Ha sido, al menos desde que a raíz del Watergate se reforzara la separación entre la Casa Blanca y el Departamento de Justicia, el fiscal general que ha entendido de manera más maximalista los poderes presidenciales. William Barr fue algo así como el fiscal general soñado por un presidente como Donald Trump, que considera que tiene “el derecho legal” a intervenir en investigaciones judiciales. Le ha seguido en todas sus cruzadas, por más que comprometieran la independencia del departamento que dirige desde febrero de 2019 y que dirigió ya con Bush padre. Pocas semanas después de asumir el cargo, recibió el informe del fiscal especial de Robert Mueller sobre la trama rusa y, antes de que el público pudiera leerlo, Barr publicó un resumen tan edulcorado que un juez lo llamó “distorsionado” y “engañoso”. Calificó de “espionaje” las pesquisas del FBI sobre los vínculos de la campaña de Trump con Rusia, y abrió una investigación interna. Siguiendo el deseo de Trump, ordenó rebajar la recomendación de pena a su amigo Roger Stone, lo que provocó que cuatro fiscales se apartaran del caso y que más de 2.000 empleados del Departamento de Justicia firmaran una carta pidiendo la dimisión de Barr. Quiso retirar los cargos contra el exconsejero de Seguridad Nacional Michael Flynn, que se había declarado culpable en dos ocasiones de mentir a los investigadores federales. Pero ahora, en medio de la insólita batalla del presidente por revertir el resultado de las elecciones que perdió hace un mes, William Barr ha dicho basta. Y la relación del presidente con quien ha sido su brazo ejecutor se tambalea.
La semana pasada, Barr aseguró que el Departamento de Justicia no ha hallado el fraude electoral que denuncia el presidente. Trump y su entorno apenas disimularon su enfado. Preguntado por los periodistas, el mandatario no quiso decir si seguía confiando en Barr. “Pregúntenme dentro de unas semanas”, respondió, después de un incómodo silencio. Barr, según fuentes anónimas citadas por la prensa estadounidense, se está planteando presentar su dimisión antes de que el presidente termine su mandato el próximo 20 de enero.
Al principio se subió al barco. Durante la campaña electoral, Barr repitió todo cuanto pudo la advertencia del presidente de que el incremento del voto postal, debido a la pandemia, daría lugar a fraude electoral. Después de las elecciones, autorizó a los fiscales federales a investigar “alegaciones específicas” de fraude antes de que se certificaran los resultados, cuando lo normal es que el Departamento de Justicia espere a la certificación para investigar. Pero a medida que la batalla judicial de Trump coleccionaba fracasos y ridículos, crecía el silencio de Barr y el descontento del presidente.
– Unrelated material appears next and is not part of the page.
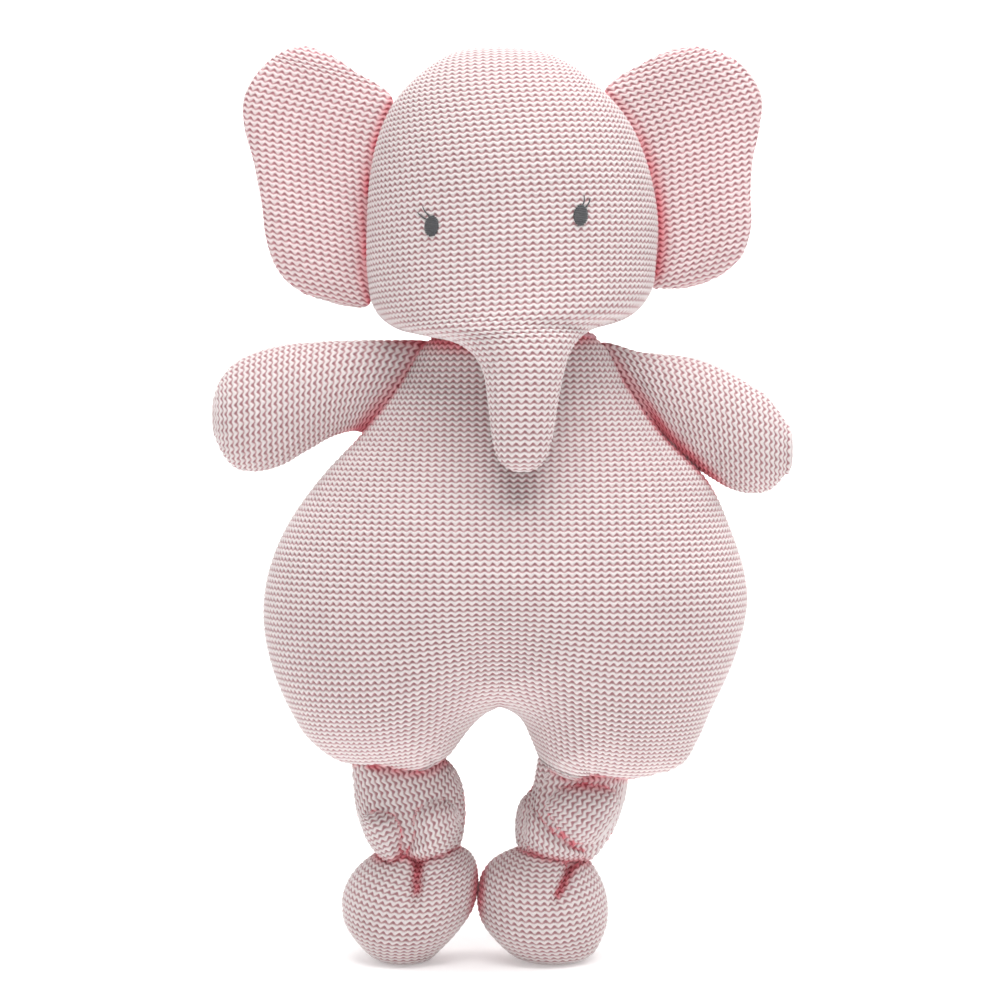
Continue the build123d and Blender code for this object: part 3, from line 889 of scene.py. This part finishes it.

La presión al fiscal general aumentó cuando, en una entrevista el 29 de noviembre en la cadena Fox, Trump dijo que el Departamento de Justicia y el FBI “pueden estar implicados” en el fraude electoral. Entonces Barr rompió su silencio. “Hasta la fecha, no hemos visto fraude a una escala que pudiera haber tenido como efecto un resultado diferente en las elecciones”, dijo a Associated Press el pasado miércoles.
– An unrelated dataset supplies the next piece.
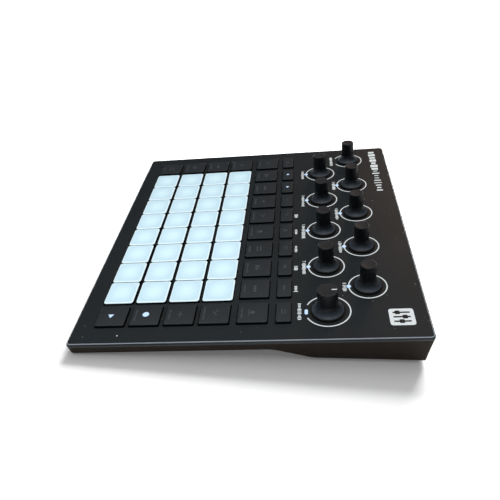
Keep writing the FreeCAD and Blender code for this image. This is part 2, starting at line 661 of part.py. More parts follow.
faults = [item.Name for item in doc.Objects if {"Invalid", "Error"} & set(item.State)]
faults += [piece.Label for piece in nodes if piece.Shape.isNull() or not piece.Shape.isValid()]
if faults:
    raise RuntimeError("failed objects: " + ", ".join(faults))
os.makedirs("parts", exist_ok=True)
for piece in nodes:
    piece.Shape.exportStep("parts/%s.step" % piece.Label)
print("wrote", len(nodes), "nodes")
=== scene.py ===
import json
import math
import random
import bmesh
import bpy
from mathutils import Matrix, Vector

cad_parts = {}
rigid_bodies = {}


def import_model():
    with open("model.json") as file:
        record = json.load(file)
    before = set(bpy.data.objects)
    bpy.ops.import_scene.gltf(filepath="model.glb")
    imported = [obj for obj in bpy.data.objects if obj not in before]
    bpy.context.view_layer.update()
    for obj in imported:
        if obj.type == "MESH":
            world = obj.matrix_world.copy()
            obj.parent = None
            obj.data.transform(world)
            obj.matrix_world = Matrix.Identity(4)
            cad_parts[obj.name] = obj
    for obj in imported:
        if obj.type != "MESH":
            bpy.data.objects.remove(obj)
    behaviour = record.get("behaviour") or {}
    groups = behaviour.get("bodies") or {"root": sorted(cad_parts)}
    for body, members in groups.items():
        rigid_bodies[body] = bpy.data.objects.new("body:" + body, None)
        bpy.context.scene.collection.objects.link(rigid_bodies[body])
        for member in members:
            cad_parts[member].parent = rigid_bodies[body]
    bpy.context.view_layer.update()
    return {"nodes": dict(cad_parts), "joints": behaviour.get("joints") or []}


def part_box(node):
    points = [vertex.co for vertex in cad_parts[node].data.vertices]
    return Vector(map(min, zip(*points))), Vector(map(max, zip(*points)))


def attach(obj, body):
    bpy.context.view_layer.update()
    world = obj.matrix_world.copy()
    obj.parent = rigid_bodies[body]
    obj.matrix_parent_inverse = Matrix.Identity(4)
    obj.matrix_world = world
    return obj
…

Las declaraciones fueron a la vez que anunciaba que había nombrado fiscal especial al fiscal John Durham, a quien ordenó abrir una investigación sobre las pesquisas federales de los vínculos de la campaña de Trump con Rusia. Con el nombramiento, Durham goza de la misma protección contra un eventual despido que la que tuvo, por ejemplo, Robert Mueller, y queda blindado para poder seguir con las pesquisas durante la próxima Administración.
Con una de cal y una de arena, trató de contener la furia el presidente. Pero lo que necesita ahora Trump son aliados en su batalla por revertir, de una forma u otra, una derrota electoral que se resiste a admitir. Y Barr no le ha seguido hasta el final en su desafío definitivo. “No ha hecho nada”, dijo Trump sobre Barr a los periodistas el pasado jueves. El Departamento de Justicia y el FBI, lamentó el presidente, “no han investigado a fondo, lo cual es decepcionante, si les soy sincero”.